Однако новые нюансы в принципы работы системы внесли военные захваты опять же «саблею» московским великим князем Иваном IV Васильевичем исконно татарских государств — Казани и Астрахани в 1552—1556 годах. Это двойное событие фактически развалило прежде исправно работавшую систему. Весь позднезолотоордынский мир изменился. По сути, у прежнего Улуса Джучи появилось два, а не один, как прежде, наследника — Крым и Москва. Если первый являлся таковым по праву наследования трона, по праву традиции, то второй начал претендовать на эту не положенную ему роль по праву фактического обладания бывшими золотоордынскими территориями и их тронами, по праву военной мощи, по праву захвата. Фактически эти два государства после 1556 года вышли на равные, уравновешивающие друг друга позиции в плане претензий на золотоордынское наследство.

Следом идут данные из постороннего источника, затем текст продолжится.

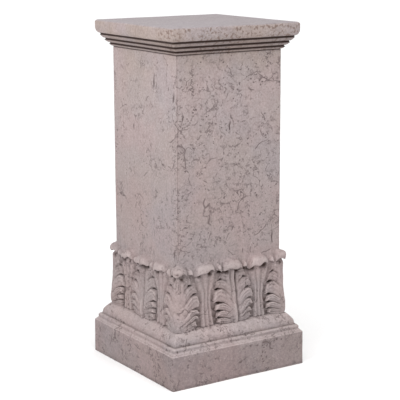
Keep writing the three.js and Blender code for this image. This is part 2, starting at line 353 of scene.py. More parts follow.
# How strong each look is. Of two numbers, the first is where its mask is 0, the second where 1.
TAN_STRENGTH = [0.25, 1]
BLUE_STRENGTH = 0.3
CAP_TOP_STRENGTH = [0, 0.8]
LIT_BASE_STRENGTH = [0, 0.42]
PLINTH_SHADE_ROUND = 0.6
PLINTH_SHADE_IN_FRONT = 0.55
WORN_STRENGTH = [0, 0.5]
SPECK_STRENGTH = [0, 0.24]
PALE_STRENGTH = [0, 0.3]
RUST_STRENGTH = [0, 0.7]
RUST_ROUND = 0.15
# How strong the painted shade and dirt in the hollows are, more on the front face.
DARKENING_PATCHES = [0.7, 1]
DARKENING_STRENGTH = 0.85
DARKENING_IN_FRONT = 0.25
VEIN_STRENGTH = 0.85
CRACK_STRENGTH = 0.75
TICK_STRENGTH = 0.85
TWIG_STRENGTH = 0.6
PIT_STRENGTH = 0.8
MARKS_OFF_CAP = 0.8  # how much weaker they are on the cap
ROUGHNESS = [0.78, 0.93]
GRAIN_RELIEF = 0.25
MARK_RELIEF = 0.6
RELIEF_STRENGTH = 0.8
RELIEF_DISTANCE = 0.002

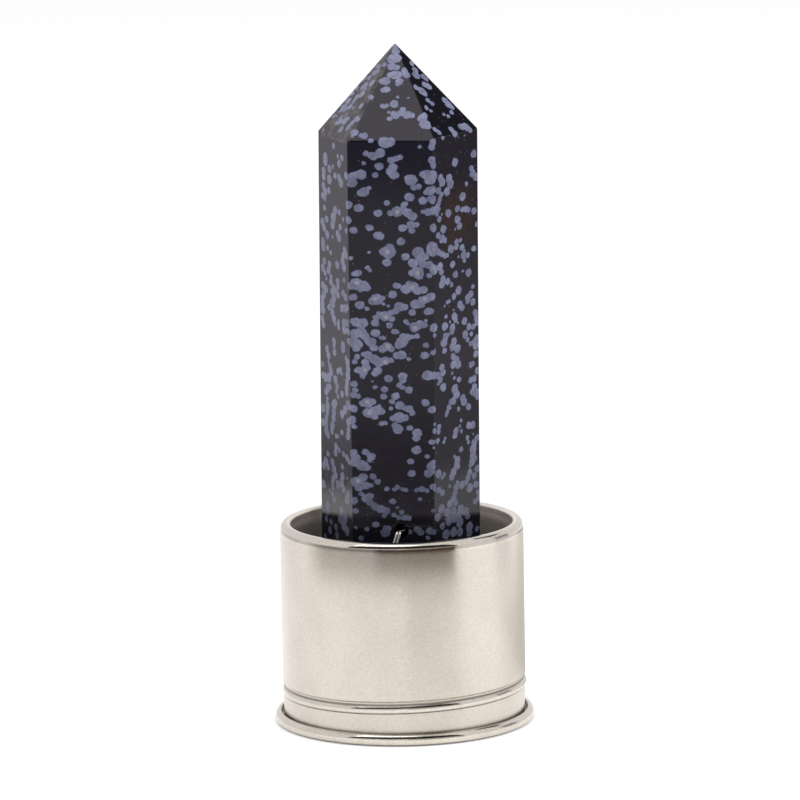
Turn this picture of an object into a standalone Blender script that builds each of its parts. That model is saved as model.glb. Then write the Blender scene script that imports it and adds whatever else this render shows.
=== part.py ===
"""Snowflake obsidian point standing in a steel cup, tied down with wire.

Units are metres, +Z is up, and the front of the object faces -Y.
Sizes below are written in millimetres and turned into metres by MM.
"""

import math

import bmesh
import bpy
from mathutils import Matrix, Vector

MM = 0.001

# Cup, outside
CUP_RADIUS = 21.1
RIM_HEIGHT = 35.2
RIM_INNER_RADIUS = 19.25
RIM_OUTER_ROUND = 1.1
RIM_INNER_ROUND = 0.5
FOOT_RADIUS = 22.5
FOOT_CURL = 1.07
FOOT_LIP = 0.5
BAND_RADIUS = 20.95
BAND_TOP = 5.5
BEAD_RADIUS = 21.2
BEAD_HEIGHT = 6.15
BEAD_HALF_HEIGHT = 0.55
BEAD_CROWN = 0.15
GROOVE_RADIUS = 20.78
GROOVE_BOTTOM = 6.95
GROOVE_TOP = 7.4
WALL_BOTTOM = 7.75
GROOVE_SLOPE = 0.022

# Cup, inside
LOWER_BORE_RADIUS = 17.9
LEDGE_HEIGHT = 23.5
CUP_FLOOR = 1.5
FLOOR_FILLET = 1.0

# Carrier disc
FIT_GAP = 0.3
DISC_THICKNESS = 1.2
DISC_BOTTOM = LEDGE_HEIGHT + FIT_GAP
DISC_TOP = DISC_BOTTOM + DISC_THICKNESS
DISC_RADIUS = RIM_INNER_RADIUS - FIT_GAP
WIRE_HOLE_DIAMETER = 2.4
FRONT_WIRE_HOLE = (-3.05, -14.3)
BACK_WIRE_HOLE = (3.6, 14.6)

# Crystal
FOOT_HEIGHT = DISC_TOP + FIT_GAP
TIP = Vector((0.25, 0.0, 118.6))
MIDDLE_HEIGHT = 73.0
# Each flat: compass direction in degrees, distance from the cup's axis at the middle height,
# how far it leans inward in degrees, and the height of the shoulder above it.
FLATS = {
    "front": (-96.7, 11.40, 0.50, 103.2),
    "right": (-36.7, 12.15, -0.31, 103.55),
    "back_right": (23.3, 12.13, -0.49, 103.8),
    "back": (83.3, 11.70, 0.20, 103.5),
    "back_left": (143.3, 11.74, 0.72, 103.4),
    "left": (203.3, 11.75, 0.35, 103.3),
}
EDGE_WEAR = 0.12
HOLE_DIAMETER = 2.5
HOLE_HEIGHT = 35.7

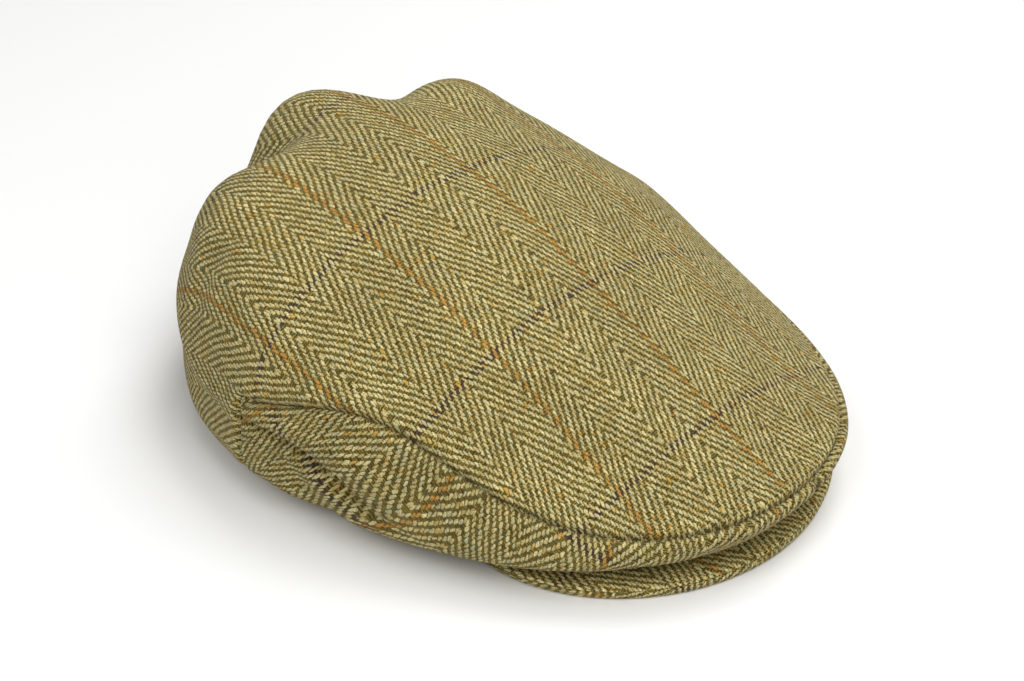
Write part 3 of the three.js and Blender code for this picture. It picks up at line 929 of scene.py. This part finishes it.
def aim(thing, point):
    direction = point - thing.location
    thing.rotation_euler = direction.to_track_quat("-Z", "Y").to_euler()


def soft_light(name, spot, size, power):
    data = bpy.data.lights.new(name, "AREA")
    data.shape = "DISK"
    data.size = size
    data.energy = power
    lamp = bpy.data.objects.new(name, data)
    lamp.location = spot
    bpy.context.scene.collection.objects.link(lamp)
    aim(lamp, MIDDLE)


plain_floor()
for light in LIGHTS:
    soft_light(*light)
world = bpy.data.worlds.new("studio")
world.use_nodes = True
world.node_tree.nodes["Background"].inputs["Color"].default_value = (1, 1, 1, 1)
world.node_tree.nodes["Background"].inputs["Strength"].default_value = WORLD_STRENGTH
bpy.context.scene.world = world
bpy.context.scene.view_settings.view_transform = "Standard"

CAMERA_AZIMUTH, CAMERA_ELEVATION, CAMERA_DISTANCE = math.radians(-54), math.radians(35.1), 0.779
target = MIDDLE + Vector((0, POLE[1] * MM, 0))
level = math.cos(CAMERA_ELEVATION)
away = Vector((math.sin(CAMERA_AZIMUTH) * level, -math.cos(CAMERA_AZIMUTH) * level,
               math.sin(CAMERA_ELEVATION)))
camera = bpy.data.objects.new("camera", bpy.data.cameras.new("camera"))
camera.location = target + away * CAMERA_DISTANCE
camera.data.lens = 70
camera.data.sensor_width = 36
camera.data.shift_x = 0.0217
camera.data.shift_y = -0.0276
bpy.context.scene.collection.objects.link(camera)
aim(camera, target)
bpy.context.scene.camera = camera

# %% [markdown]
# ## Hand over
#
# Each piece rides on the one body and stands for its CAD node, which is hidden. The height of
# each piece is printed, so that the looks can be held to the CAD model's size.

# %% Hand over
STANDS_FOR = {
    crown: "crown_top",
    left_side: "side_panel_left",
    right_side: "side_panel_right",
    peak_top: "peak_top",
    peak_under: "peak_under",
}
for piece, node in STANDS_FOR.items():
    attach(piece, "root")
    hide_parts(node)

for piece in STANDS_FOR:
    shape = piece.evaluated_get(bpy.context.evaluated_depsgraph_get()).to_mesh()
    heights = [v.co.z / MM for v in shape.vertices]
    print(piece.name, "from", round(min(heights), 2), "to", round(max(heights), 2), "mm")
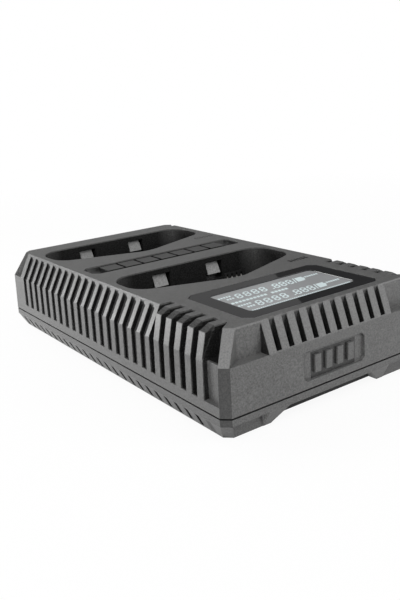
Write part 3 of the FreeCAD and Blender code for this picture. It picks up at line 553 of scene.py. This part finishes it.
def glyph(name, loops, low, high):
    shape = bmesh.new()
    for loop in loops:
        floor = [shape.verts.new((x * mm, y * mm, low * mm)) for x, y in loop]
        roof = [shape.verts.new((x * mm, y * mm, high * mm)) for x, y in loop]
        shape.faces.new(roof)
        shape.faces.new(floor[::-1])
        for here in range(len(loop)):
            there = (here + 1) % len(loop)
            shape.faces.new((floor[here], floor[there], roof[there], roof[here]))
    mesh = bpy.data.meshes.new(name)
    shape.to_mesh(mesh)
    shape.free()
    source = bpy.data.objects.new(name, mesh)
    scene.collection.objects.link(source)
    source.hide_render = True
    return source


# display window

window = {"half": 27.45, "near": -67.05, "far": -36.15, "cut": 2.5, "low": 29.8, "high": 31.2, "edge": 0.12,
          "lcdHalf": 21.7, "lcdNear": -61.9, "lcdFar": -41.0, "lcdRound": 1.6, "lcdGap": 0.05,
          "glassLow": 27.85, "glassLevel": 30.86, "glassEdge": 0.06}
rimLook = {"haze": 12.0, "detail": 3.0, "noiseRough": 0.6, "dark": (0.009, 0.009, 0.010),
           "light": (0.013, 0.013, 0.014), "rough": (0.015, 0.03), "waveSize": 8.0, "wave": 0.002,
           "edge": 0.1}
glassLook = {"grain": 0.22, "cloud": 14.0, "noiseRough": 0.5, "speckle": 0.06, "shade": 0.05, "glow": 0.55,
             "rough": 0.5, "change": 0.04, "gloss": 0.2, "coatRough": 0.05}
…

Как видели все это люди того времени?

Интересно сосредоточиться на тех нюансах, которые помогают нам понять, как представляли себе политические реалии современники тех событий. Здесь имеются хотя и отрывочные, но от того не менее интересные данные.

Дипломатические реалии татарского мира в отношениях с «неверными» очень выразительно были охарактеризованы последним верховным сеййидом Казанского ханства Кул Шарифом (Шерефи Хаджитархани), на деле знавшем не только практику, но и теорию дипломатии. Он писал о связях Казанского ханства с Московским государством:

«В соответствии с необходимостью эпохи, в целях обеспечения богатства и благополучия страны (Казанского ханства, – прим. ред.), спокойствия и безопасности народа, для обеспечения мира правители прекрасного города Казани прикидывались друзьями, обменивались послами и государственными людьми (с Москвой, — прим. ред.)».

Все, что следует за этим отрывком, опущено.